__Data supplied__
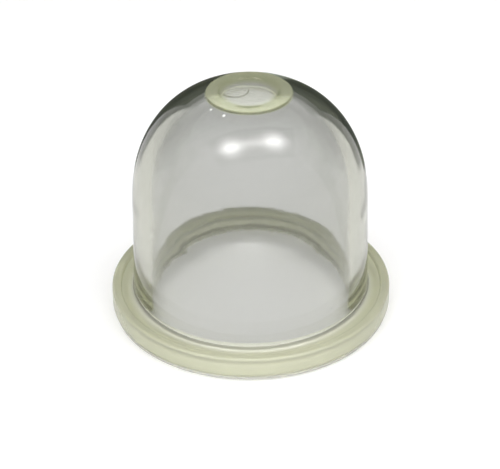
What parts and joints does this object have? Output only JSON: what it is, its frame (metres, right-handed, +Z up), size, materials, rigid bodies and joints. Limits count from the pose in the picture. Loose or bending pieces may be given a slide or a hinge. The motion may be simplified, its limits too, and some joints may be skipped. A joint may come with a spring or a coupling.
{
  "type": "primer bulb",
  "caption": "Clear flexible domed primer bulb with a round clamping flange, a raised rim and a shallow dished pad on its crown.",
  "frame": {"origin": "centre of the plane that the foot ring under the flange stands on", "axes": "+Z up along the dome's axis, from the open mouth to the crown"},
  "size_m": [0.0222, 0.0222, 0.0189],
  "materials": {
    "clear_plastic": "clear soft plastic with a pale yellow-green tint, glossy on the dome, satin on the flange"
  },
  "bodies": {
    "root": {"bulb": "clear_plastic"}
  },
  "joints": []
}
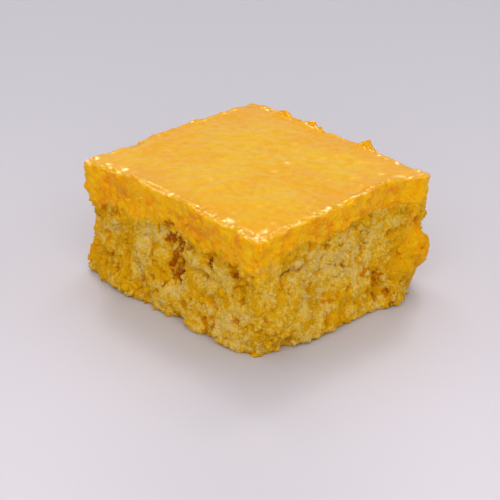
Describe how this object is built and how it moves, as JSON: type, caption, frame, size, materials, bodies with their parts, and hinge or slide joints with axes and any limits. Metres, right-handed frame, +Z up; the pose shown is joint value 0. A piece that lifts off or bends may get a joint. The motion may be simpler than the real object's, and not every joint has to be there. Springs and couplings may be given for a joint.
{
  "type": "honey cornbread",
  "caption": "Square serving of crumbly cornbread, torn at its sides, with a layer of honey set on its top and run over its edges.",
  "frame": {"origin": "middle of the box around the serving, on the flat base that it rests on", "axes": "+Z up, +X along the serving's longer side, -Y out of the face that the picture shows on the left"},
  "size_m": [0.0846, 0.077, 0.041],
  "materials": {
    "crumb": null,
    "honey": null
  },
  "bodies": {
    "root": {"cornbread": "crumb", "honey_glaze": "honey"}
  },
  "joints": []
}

__Task statement__
Pick out each line in the material containing "type".

__Output of the task__
  "type": "primer bulb",
Describe how this object is built and how it moves, as JSON: type, caption, frame, size, materials, bodies with their parts, and hinge or slide joints with axes and any limits. Metres, right-handed frame, +Z up; the pose shown is joint value 0. A piece that lifts off or bends may get a joint. The motion may be simpler than the real object's, and not every joint has to be there. Springs and couplings may be given for a joint.
  "type": "honey cornbread",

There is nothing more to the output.